§ **STORED DATA**
* * *

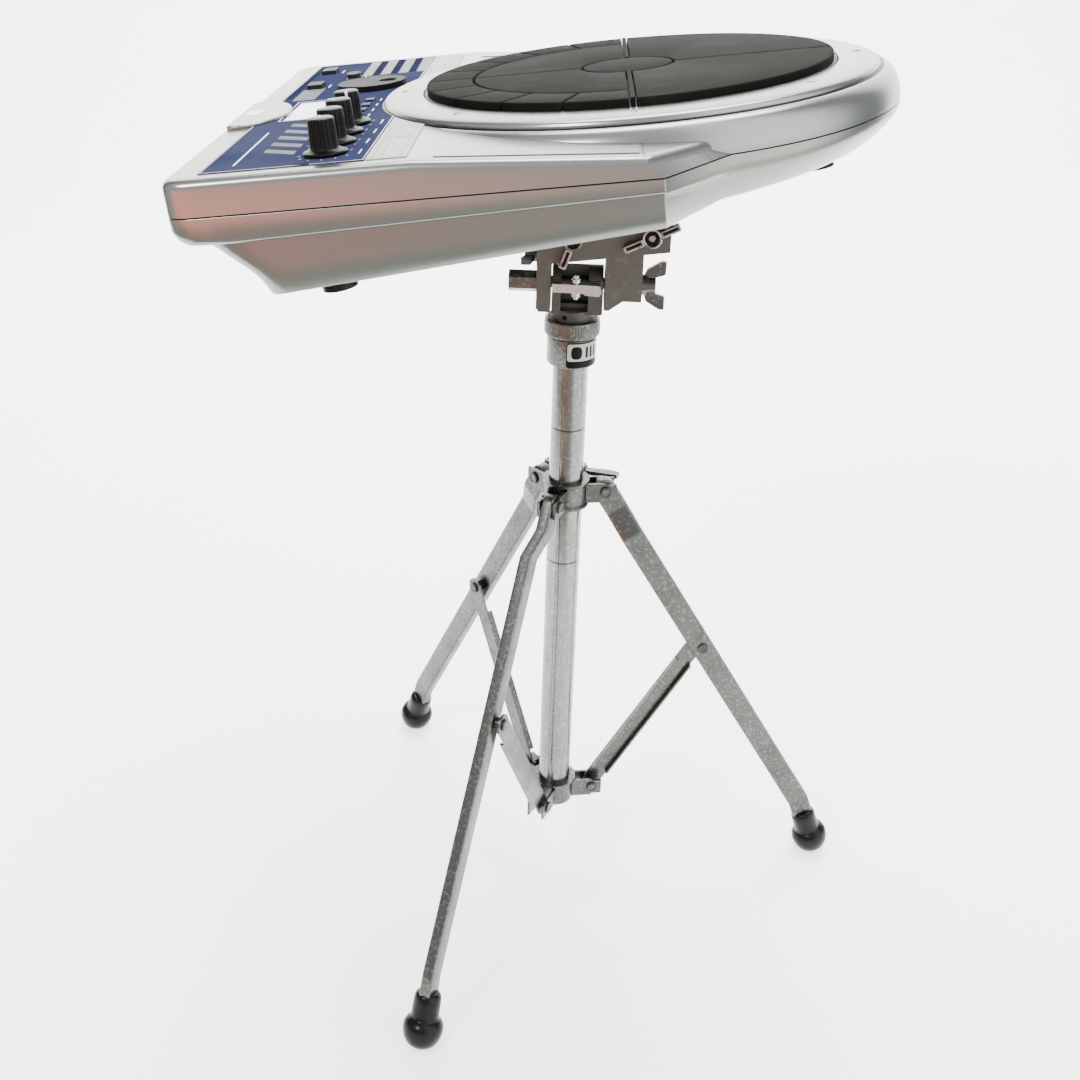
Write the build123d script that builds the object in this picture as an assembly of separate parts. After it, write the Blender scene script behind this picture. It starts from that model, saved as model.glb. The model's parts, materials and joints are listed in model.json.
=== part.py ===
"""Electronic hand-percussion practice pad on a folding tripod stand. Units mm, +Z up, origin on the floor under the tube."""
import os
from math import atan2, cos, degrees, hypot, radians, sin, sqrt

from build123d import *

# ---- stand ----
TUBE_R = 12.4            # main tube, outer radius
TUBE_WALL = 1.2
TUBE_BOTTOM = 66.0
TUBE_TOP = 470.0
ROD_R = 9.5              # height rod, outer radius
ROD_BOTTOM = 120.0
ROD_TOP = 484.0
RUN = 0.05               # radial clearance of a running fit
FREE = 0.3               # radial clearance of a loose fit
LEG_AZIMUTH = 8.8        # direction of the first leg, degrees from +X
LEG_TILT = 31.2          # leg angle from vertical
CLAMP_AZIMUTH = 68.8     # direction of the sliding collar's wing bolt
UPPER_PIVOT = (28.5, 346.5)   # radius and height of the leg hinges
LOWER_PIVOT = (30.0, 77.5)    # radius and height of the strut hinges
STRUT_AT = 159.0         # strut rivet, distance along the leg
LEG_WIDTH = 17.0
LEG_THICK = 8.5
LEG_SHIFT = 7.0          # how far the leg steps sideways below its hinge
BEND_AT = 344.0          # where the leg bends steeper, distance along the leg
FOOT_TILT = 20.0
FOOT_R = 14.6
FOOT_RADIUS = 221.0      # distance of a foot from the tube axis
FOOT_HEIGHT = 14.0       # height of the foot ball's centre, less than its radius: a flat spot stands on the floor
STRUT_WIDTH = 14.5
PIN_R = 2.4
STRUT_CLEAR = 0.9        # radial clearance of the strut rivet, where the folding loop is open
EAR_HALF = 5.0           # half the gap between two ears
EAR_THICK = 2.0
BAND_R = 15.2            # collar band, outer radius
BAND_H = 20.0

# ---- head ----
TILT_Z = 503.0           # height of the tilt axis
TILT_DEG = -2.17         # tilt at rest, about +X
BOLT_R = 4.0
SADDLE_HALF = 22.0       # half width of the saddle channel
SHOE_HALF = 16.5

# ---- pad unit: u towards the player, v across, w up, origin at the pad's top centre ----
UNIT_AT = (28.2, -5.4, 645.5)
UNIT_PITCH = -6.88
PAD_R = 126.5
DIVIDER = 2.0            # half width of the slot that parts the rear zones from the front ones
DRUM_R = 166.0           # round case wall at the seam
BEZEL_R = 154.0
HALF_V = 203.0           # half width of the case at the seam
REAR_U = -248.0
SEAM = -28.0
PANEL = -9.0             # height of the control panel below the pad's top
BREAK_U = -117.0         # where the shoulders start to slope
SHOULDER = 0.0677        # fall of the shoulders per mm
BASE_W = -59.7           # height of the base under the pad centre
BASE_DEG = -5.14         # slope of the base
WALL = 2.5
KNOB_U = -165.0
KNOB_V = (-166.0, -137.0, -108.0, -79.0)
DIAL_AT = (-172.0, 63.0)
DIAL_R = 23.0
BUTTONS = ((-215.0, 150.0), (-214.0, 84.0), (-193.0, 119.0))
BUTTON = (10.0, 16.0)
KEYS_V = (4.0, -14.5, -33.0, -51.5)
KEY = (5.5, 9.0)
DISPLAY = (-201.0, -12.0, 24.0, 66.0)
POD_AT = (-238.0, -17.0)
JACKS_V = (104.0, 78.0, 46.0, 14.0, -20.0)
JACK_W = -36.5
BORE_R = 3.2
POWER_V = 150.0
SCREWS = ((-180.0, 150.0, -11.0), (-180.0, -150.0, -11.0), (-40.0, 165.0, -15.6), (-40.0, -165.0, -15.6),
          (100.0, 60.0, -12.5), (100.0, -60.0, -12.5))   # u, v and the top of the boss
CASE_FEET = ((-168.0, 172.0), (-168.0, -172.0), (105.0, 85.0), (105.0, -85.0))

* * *

§ **TASK OBJECTIVE**
Write the material out again in its entirety, exactly as shown.

§ **SOLUTION FOR THIS PROBLEM**
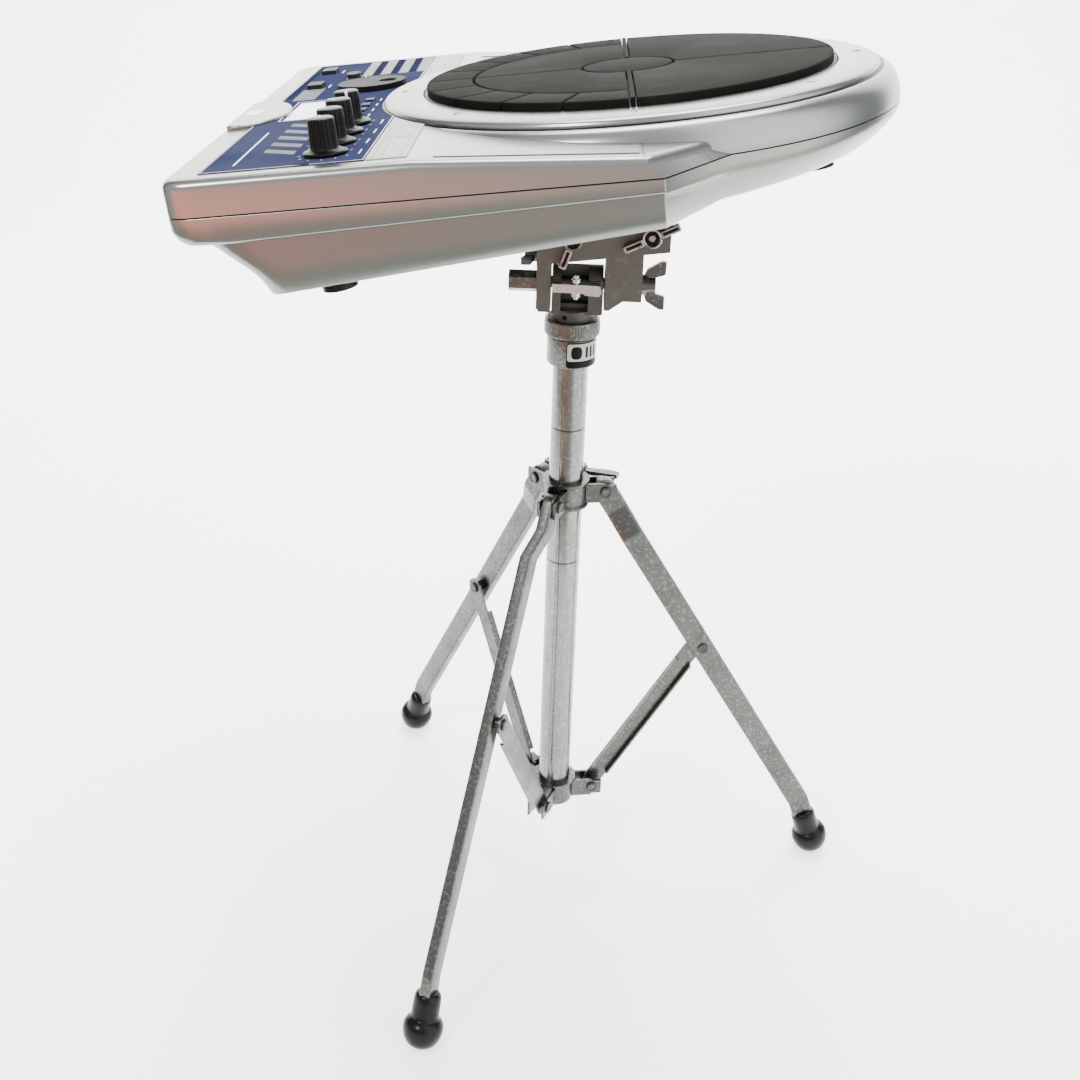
Write the build123d script that builds the object in this picture as an assembly of separate parts. After it, write the Blender scene script behind this picture. It starts from that model, saved as model.glb. The model's parts, materials and joints are listed in model.json.
=== part.py ===
"""Electronic hand-percussion practice pad on a folding tripod stand. Units mm, +Z up, origin on the floor under the tube."""
import os
from math import atan2, cos, degrees, hypot, radians, sin, sqrt

from build123d import *

# ---- stand ----
TUBE_R = 12.4            # main tube, outer radius
TUBE_WALL = 1.2
TUBE_BOTTOM = 66.0
TUBE_TOP = 470.0
ROD_R = 9.5              # height rod, outer radius
ROD_BOTTOM = 120.0
ROD_TOP = 484.0
RUN = 0.05               # radial clearance of a running fit
FREE = 0.3               # radial clearance of a loose fit
LEG_AZIMUTH = 8.8        # direction of the first leg, degrees from +X
LEG_TILT = 31.2          # leg angle from vertical
CLAMP_AZIMUTH = 68.8     # direction of the sliding collar's wing bolt
UPPER_PIVOT = (28.5, 346.5)   # radius and height of the leg hinges
LOWER_PIVOT = (30.0, 77.5)    # radius and height of the strut hinges
STRUT_AT = 159.0         # strut rivet, distance along the leg
LEG_WIDTH = 17.0
LEG_THICK = 8.5
LEG_SHIFT = 7.0          # how far the leg steps sideways below its hinge
BEND_AT = 344.0          # where the leg bends steeper, distance along the leg
FOOT_TILT = 20.0
FOOT_R = 14.6
FOOT_RADIUS = 221.0      # distance of a foot from the tube axis
FOOT_HEIGHT = 14.0       # height of the foot ball's centre, less than its radius: a flat spot stands on the floor
STRUT_WIDTH = 14.5
PIN_R = 2.4
STRUT_CLEAR = 0.9        # radial clearance of the strut rivet, where the folding loop is open
EAR_HALF = 5.0           # half the gap between two ears
EAR_THICK = 2.0
BAND_R = 15.2            # collar band, outer radius
BAND_H = 20.0

# ---- head ----
TILT_Z = 503.0           # height of the tilt axis
TILT_DEG = -2.17         # tilt at rest, about +X
BOLT_R = 4.0
SADDLE_HALF = 22.0       # half width of the saddle channel
SHOE_HALF = 16.5

# ---- pad unit: u towards the player, v across, w up, origin at the pad's top centre ----
UNIT_AT = (28.2, -5.4, 645.5)
UNIT_PITCH = -6.88
PAD_R = 126.5
DIVIDER = 2.0            # half width of the slot that parts the rear zones from the front ones
DRUM_R = 166.0           # round case wall at the seam
BEZEL_R = 154.0
HALF_V = 203.0           # half width of the case at the seam
REAR_U = -248.0
SEAM = -28.0
PANEL = -9.0             # height of the control panel below the pad's top
BREAK_U = -117.0         # where the shoulders start to slope
SHOULDER = 0.0677        # fall of the shoulders per mm
BASE_W = -59.7           # height of the base under the pad centre
BASE_DEG = -5.14         # slope of the base
WALL = 2.5
KNOB_U = -165.0
KNOB_V = (-166.0, -137.0, -108.0, -79.0)
DIAL_AT = (-172.0, 63.0)
DIAL_R = 23.0
BUTTONS = ((-215.0, 150.0), (-214.0, 84.0), (-193.0, 119.0))
BUTTON = (10.0, 16.0)
KEYS_V = (4.0, -14.5, -33.0, -51.5)
KEY = (5.5, 9.0)
DISPLAY = (-201.0, -12.0, 24.0, 66.0)
POD_AT = (-238.0, -17.0)
JACKS_V = (104.0, 78.0, 46.0, 14.0, -20.0)
JACK_W = -36.5
BORE_R = 3.2
POWER_V = 150.0
SCREWS = ((-180.0, 150.0, -11.0), (-180.0, -150.0, -11.0), (-40.0, 165.0, -15.6), (-40.0, -165.0, -15.6),
          (100.0, 60.0, -12.5), (100.0, -60.0, -12.5))   # u, v and the top of the boss
CASE_FEET = ((-168.0, 172.0), (-168.0, -172.0), (105.0, 85.0), (105.0, -85.0))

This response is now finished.